Hard-fought battles by campaigners look set to have saved many of Norfolk's cottage hospitals and community beds from the axe.

Most of the nine hospitals under threat will stay open and only a fraction of the community beds will now be lost.

Norfolk Primary Care Trust says it has listened to the campaigners during a lengthy consultation process.

Initially, it looked as though beds would be lost at five or six centres, but now all except St Michael's Hospital at Aylsham will continue to provide NHS care.

Last night Aylsham campaigners expressed their bitter disappointment at the news, but pledged to fight on.

The EDP can today reveal details of the PCT's intermediate care strategy, which will be presented to a special board meeting next Tuesday for approval.

But even if it gets the go-ahead, the PCT says there will be little change for a year until staff have been recruited and alternative community care arrangements put in place to look after more patients in their own homes.

The new intermediate care strategy includes plans for a specialist stroke unit for central Norfolk, though there is now some doubt over whether that will be sited at Dereham Hospital or elsewhere.

Initially, the PCT planned to cut beds from 201 to 158, but now, that will be pegged at 178 and spread over five community hospitals. The figure of 178 includes 104 rehabilitation and palliative care beds, about 40 stroke rehabilitation beds and also 34 supported care beds that will be sited far and wide across the county, including in some units that campaigners feared would close.

A total of 19,770 people took part in the consultation between March 6 and June 5, of which 17,120 were petition signatures.

But there were also many personal letters from people referring to the care of the way a family member was looked after through to some organisation producing weighty submissions on aspects of the proposal.

The PCT's director of provider services Mark Taylor, who is leading the restructuring project for intermediate care, said: “We hope that what we have come up with reflects all the strategic aims of the board but also reflects the views of the 17,000-plus comments.

“We hope that we have found a way of synthesising that need and looking to strike a balance between what we were trying to achieve and what people had to say.

“It goes back to what PCT chair Sheila Childerhouse has said all along that this is a genuine consultation. I would like to think what we have come up with demonstrates that it has been a genuine process and that we have found a way to listen to people and reflect their concerns while doing what we think is in the long-term best interests of the service.”

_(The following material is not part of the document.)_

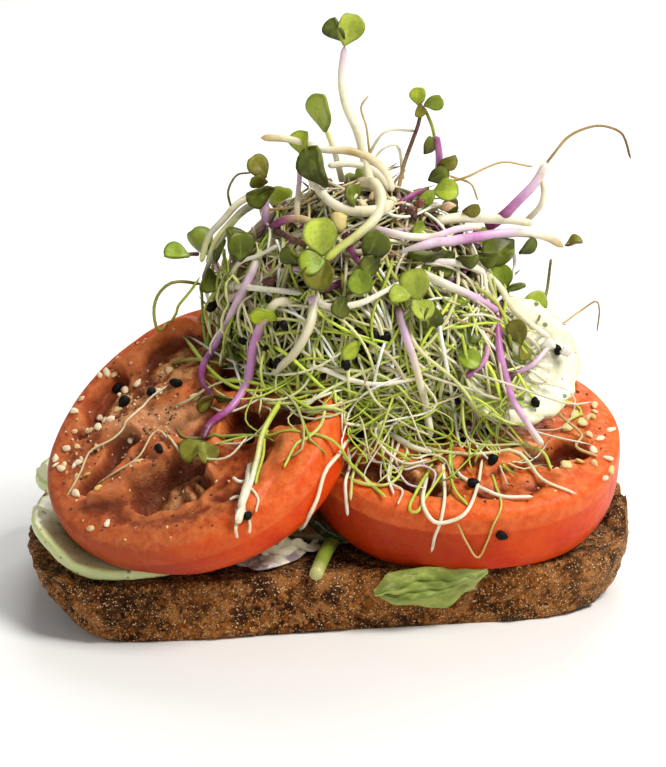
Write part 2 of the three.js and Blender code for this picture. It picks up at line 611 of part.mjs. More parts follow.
function sproutHeap() {
  const random = randomFrom(41);
  const tomatoes = [LEFT_TOMATO, RIGHT_TOMATO];
  const clear = (p, margin, over = margin) =>
    tomatoes.reduce((q, tomato) => clearOfTomato(tomato, q, margin), overHeap(V(...p), over)).toArray();
  // The first point of every stem stays where it is, sunk in the heap.
  const lay = (points, margin, over) => [points[0], ...points.slice(1).map((p) => clear(p, margin, over))];
  const parts = [heapCore()];
  for (const [name, points] of Object.entries(RADISH)) {
    const thick = name === "whiteBlade" || name === "broadPale" ? 1.5 : STEM;
    parts.push(solidOf(stalk(lay(points, thick, 1.1 * thick), thick, 0.85 * thick, 4, points.length)));
  }
  for (const [base, along, up, length] of SEED_LEAVES) {
    const start = clear(base, STEM, -2.6);
    parts.push(solidOf(leaf({ base: start, along, up, length, width: 0.85 * length })));
  }
  for (const points of THREADS) {
    parts.push(solidOf(stalk(lay(points, THREAD + 0.6, THREAD), THREAD, 0.8 * THREAD, 3, 6)));
  }
  for (const centre of BLACK_SEEDS) {
    const start = clear(centre, 0.9, -1.2);
    parts.push(solidOf(bead(start, [random() - 0.5, -1, random()], [2.9, 2.3, 1.9], 6 * random())));
  }
  // Arching threads all round, both ends sunk into the heap.
  const arches = 14;
  for (let i = 0; i < arches; i += 1) {
    const start = (i / arches) * TAU * 5 + random();
    const low = 0.22 + 0.68 * random();
    const turn = mix(0.5, 1.1, random()) * (random() < 0.5 ? -1 : 1);
    const climb = mix(-0.16, 0.16, random());
    const lift = mix(1.8, 4.2, random());
    const points = [0, 0.25, 0.5, 0.75, 1].map((t) => {
      const out = -2.2 + (2.2 + lift) * Math.sin(Math.PI * t);
      const p = heapPoint(start + turn * t, low + climb * t + 0.03 * Math.sin(7 * t + i), out);
      return t === 0 || t === 1 ? p.toArray() : clear(p.toArray(), THREAD + 0.6);
    });
    parts.push(solidOf(stalk(points, THREAD, THREAD, 3, 5)));
  }
  return wasm.Manifold.union(parts);
}

// ---- assembly ----
const sandwich = new THREE.Group();
sandwich.name = "open_sandwich";
function addPiece(name, solid, colour, roughness) {
  const material = new THREE.MeshStandardMaterial({ color: colour, roughness, metalness: 0 });
  const mesh = new THREE.Mesh(geometryOf(mainBody(solid)), material);
  mesh.name = name;
  sandwich.add(mesh);
}

const grownBread = breadSlice(GAP);
// Plainer and a little larger, for clearing the hidden underside of what lies on the tomatoes.
const roomFor = (tomato) => tomatoHalf(tomato, 2.2 * GAP, 24);
const grownTomatoes = wasm.Manifold.union([roomFor(LEFT_TOMATO), roomFor(RIGHT_TOMATO)]);
addPiece("bread_slice", breadSlice(), 0x6b4426, 0.9);
addPiece("cucumber_left_front", cucumberSlice(CUCUMBERS.cucumber_left_front), 0xd5d7a4, 0.4);
let taken = wasm.Manifold.union([grownTomatoes, cucumberSlice(CUCUMBERS.cucumber_left_front, GAP)]);
for (const name of ["cucumber_left_back", "cucumber_middle", "cucumber_upright"]) {
  addPiece(name, cucumberSlice(CUCUMBERS[name]).subtract(taken), 0xd5d7a4, 0.4);
  taken = wasm.Manifold.union([taken, cucumberSlice(CUCUMBERS[name], GAP)]);
}
addPiece("tomato_left", dressedTomato(LEFT_TOMATO), 0xc8401c, 0.35);
// The left half leans on the right one, whose soft skin gives a little.
addPiece("tomato_right", dressedTomato(RIGHT_TOMATO).subtract(tomatoHalf(LEFT_TOMATO, GAP)), 0xc8401c, 0.35);
addPiece("basil_leaf", basilLeaf().subtract(grownTomatoes).subtract(grownBread), 0x5f8a3a, 0.5);
addPiece("green_stem", greenStem(), 0x7fa050, 0.5);
taken = wasm.Manifold.union([taken, greenStem(GAP)]);
addPiece("peel_strip", peelStrip().subtract(taken), 0x24361a, 0.4);
addPiece("cream_smear", creamSmear().subtract(taken), 0xe4dcd4, 0.4);
const grownToppings = wasm.Manifold.union([...toppings(LEFT_TOMATO, GAP), ...toppings(RIGHT_TOMATO, GAP)]);
addPiece("sprout_heap", sproutHeap().subtract(taken).subtract(grownToppings), 0xb9c98a, 0.6);

export default sandwich;
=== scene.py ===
"""Looks of the open sandwich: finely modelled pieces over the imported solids.

Shapes are worked out in millimetres in the frame's axes and turned into metres when a mesh is made.
"""

import math

import bmesh
import bpy
import numpy as np
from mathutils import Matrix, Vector


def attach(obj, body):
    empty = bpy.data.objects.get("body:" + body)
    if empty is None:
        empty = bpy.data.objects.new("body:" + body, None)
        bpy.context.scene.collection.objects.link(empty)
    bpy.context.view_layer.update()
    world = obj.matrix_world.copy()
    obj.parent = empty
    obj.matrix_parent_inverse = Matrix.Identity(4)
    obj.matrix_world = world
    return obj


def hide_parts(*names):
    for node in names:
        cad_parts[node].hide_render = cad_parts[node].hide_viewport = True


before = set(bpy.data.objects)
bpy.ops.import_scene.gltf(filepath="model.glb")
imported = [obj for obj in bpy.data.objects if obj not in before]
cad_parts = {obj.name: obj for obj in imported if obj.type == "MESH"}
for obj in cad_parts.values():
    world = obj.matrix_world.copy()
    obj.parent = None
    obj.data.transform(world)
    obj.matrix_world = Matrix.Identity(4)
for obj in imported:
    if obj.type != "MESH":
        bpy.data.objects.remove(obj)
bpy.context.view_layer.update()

MM = 0.001
TAU = 2 * math.pi

# ---- the view, in mm and points of the picture ----
AZIMUTH = math.radians(8)
ELEVATION = math.radians(20)
TARGET = np.array([0.0, 0.0, 42.0])
DISTANCE = 650
FOCAL_PIXELS = 2830
IMAGE_SIZE = (666, 767)
AHEAD = np.array([
    math.sin(AZIMUTH) * math.cos(ELEVATION),
    math.cos(AZIMUTH) * math.cos(ELEVATION),
    -math.sin(ELEVATION),
])
ACROSS = np.array([math.cos(AZIMUTH), -math.sin(AZIMUTH), 0.0])
UPWARD = np.cross(ACROSS, AHEAD)
EYE = TARGET - DISTANCE * AHEAD

# ---- sizes shared with the solids, mm ----
BREAD_THICKNESS = 14
BREAD_TOP = BREAD_THICKNESS + 0.35
SLICE_THICKNESS = 3

# The bread seen from above, at its top and at its foot.
TOP_OUTLINE = [
    (-70, -32), (-64, -42), (-45, -44), (-15, -43.5), (20, -44), (44, -44), (57, -39),
    (63.5, -29), (65.5, -4), (59, 20), (38, 37), (0, 42), (-38, 37), (-63, 20), (-71, -6),
]
BASE_OUTLINE = [
    (-61, -34), (-57, -42), (-42, -45), (-15, -45), (20, -45), (44, -44), (54, -38),
    (59, -28), (58, -4), (52, 16), (34, 32), (0, 37), (-34, 32), (-54, 18), (-62, -5),
]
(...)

The PCT, still struggling to pay of a £46m deficit, will not save any money by the changes and because it now needs more beds at more centres than proposed in the consultation document, there are likely to be only a handful of redundancies rather than the 50 that were feared.

By next April, an additional 30 community care staff will be recruited.

But Mr Taylor stressed: “There will be no reduction in service until alternative services are in place and there will not be any major changes until the decision has been made about the specialist stroke unit.”

Mid Norfolk MP Keith Simpson, who has Aylsham in his constituency, said a “very impressive” campaign had been fought locally and he was “bitterly disappointed”.

North Norfolk MP Norman Lamb, the Liberal Democrat shadow health secretary, said: “Given that I was very concerned that about the loss of beds, and we are losing fewer than we had feared, I have mixed emotions and the package seems less damaging.

“Fakenham - on the one hand it will stay as a unit but it will be a reduced input from the health service, which will be incredibly disappointing from the point of view of local people.

“In Aylsham there will be a very good deal of distress in the town about the loss of St Michael's, but set against that North Walsham gets very good news and we will see and expansion of that unit to 24 beds and that makes it much more likely to be sustainable in the future and it's a growing town, the biggest town in north Norfolk.

“Until now we've been expecting that it (North Walsham) could be lost - the fact we are retaining it and the fact it will expand is very good news.

“Kelling Hospital is another that will expand in terms of availability of community beds, so it's good news for that part of North Norfolk.

“Benjamin Court (at Cromer) has lost its rehabilitation centre but the fact is it will be used as a specialist long-term care centre now.

“There will be concern about the loss of the Lascelles ward at Kelling, but if its work continues in a more modern setting then that may be the right judgement to make.

“It's a mixed bag - but there is no doubt that the package is much less damaging than the proposals that went to consultation.”